Gert Brieger, who directed the Department of the History of Medicine from 1984 to 2002, spent most of his professional career immersed in the legacies of great physicians and scientists.
Yet Brieger also experienced history — of a terrible sort — firsthand. Born in Hamburg, Germany, in 1932, he barely escaped the horrors of the Holocaust. He fled at the age of 6 with his family on the last passenger steamer from Hamburg to the United States. Their departure was on November 8, 1938 — the day before Kristallnacht, a harbinger of more horrific things to come.
Once in the U.S., Brieger grew up in San Francisco, earned his M.D. in 1957 from the University of California, San Francisco; a M.P.H. from Harvard in 1962; and a 1968 Ph.D. in the history of medicine from Johns Hopkins under the mentorship of then director Owsei Temkin (1902–2002), a leading expert on the history of medicine and culture.
Brieger served on the department’s faculty from 1966 to 1970; headed medical history programs at both Duke and the University of California, San Francisco; and served as president of the American Association of the History of Medicine before returning to Johns Hopkins in 1984 to become director of the Department of the History of Medicine.

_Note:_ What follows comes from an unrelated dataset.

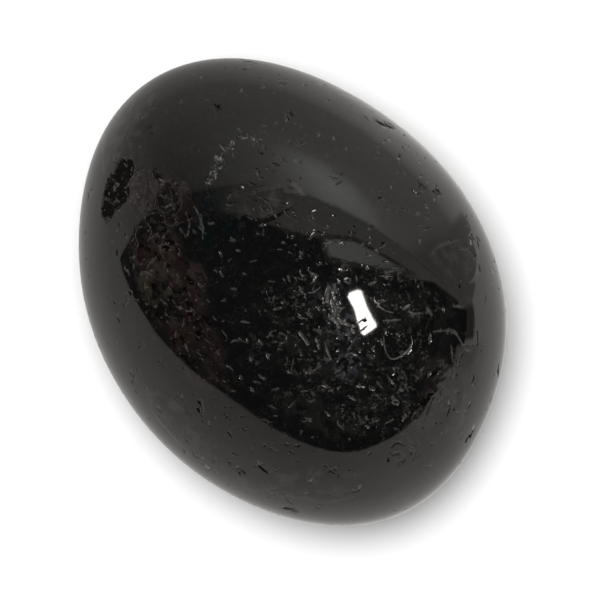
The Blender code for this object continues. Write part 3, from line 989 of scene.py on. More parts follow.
@dataclass
class PolishedStone:
    """The stone's finished surface: the form with its hollows cut, on a mesh that is fine only at hollows."""

    form: StoneForm
    cells: int = 56
    passes: int = 5
    normal_step: float = 6e-4

    def __post_init__(self) -> None:
        """Lays out the hollows on the form."""
        self.hollows = HollowField(self.form)
        self.cloudy = Ripples(2.2 * MM, 31)

    def surface(self, directions: np.ndarray) -> np.ndarray:
        """Points of the finished surface, seen from the block's middle.

        Args:
            directions: unit vectors, one a row.

        Returns:
            direction * (radius less the depth of the hollows, cut level where the stone rests).
        """
        worn = self.form.radius(directions)
        depth = self.hollows.cut(directions * worn[:, None])[0]
        return directions * self.form.cut_level(directions, worn - depth)[:, None]

    def normals(self, directions: np.ndarray) -> np.ndarray:
        """Outward normals of the finished surface.

        Args:
            directions: unit vectors, one a row.

        Returns:
            The cross product of the surface's slopes along two directions, by central differences.
        """
        helper = np.where(np.abs(directions[:, 2:]) < 0.9, [[0.0, 0.0, 1.0]], [[1.0, 0.0, 0.0]])
        east = normalized(np.cross(helper, directions))
        north = np.cross(directions, east)
        slopes = [
            self.surface(normalized(directions + side * self.normal_step))
            - self.surface(normalized(directions - side * self.normal_step))
            for side in (east, north)
        ]
        return normalized(np.cross(slopes[0], slopes[1]))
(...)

He died on January 13, 2021, of heart failure at the age of 89.
“He transformed the department from a research center with occasional students into a rigorous and successful academic graduate program, central to the life of the department and the field of the history of medicine,” says Jeremy Greene, the current department director and a protégé of Brieger. “He was a towering figure in our field, and he played a key part in building the history of medicine and technology here at Johns Hopkins and beyond.”
A co-author of the two-volume 1989 history of Johns Hopkins Medicine entitled A Model of Its Kind: A Centennial History of Medicine at Johns Hopkins, Brieger was “warm, open and generous with his time and advice,” Greene says.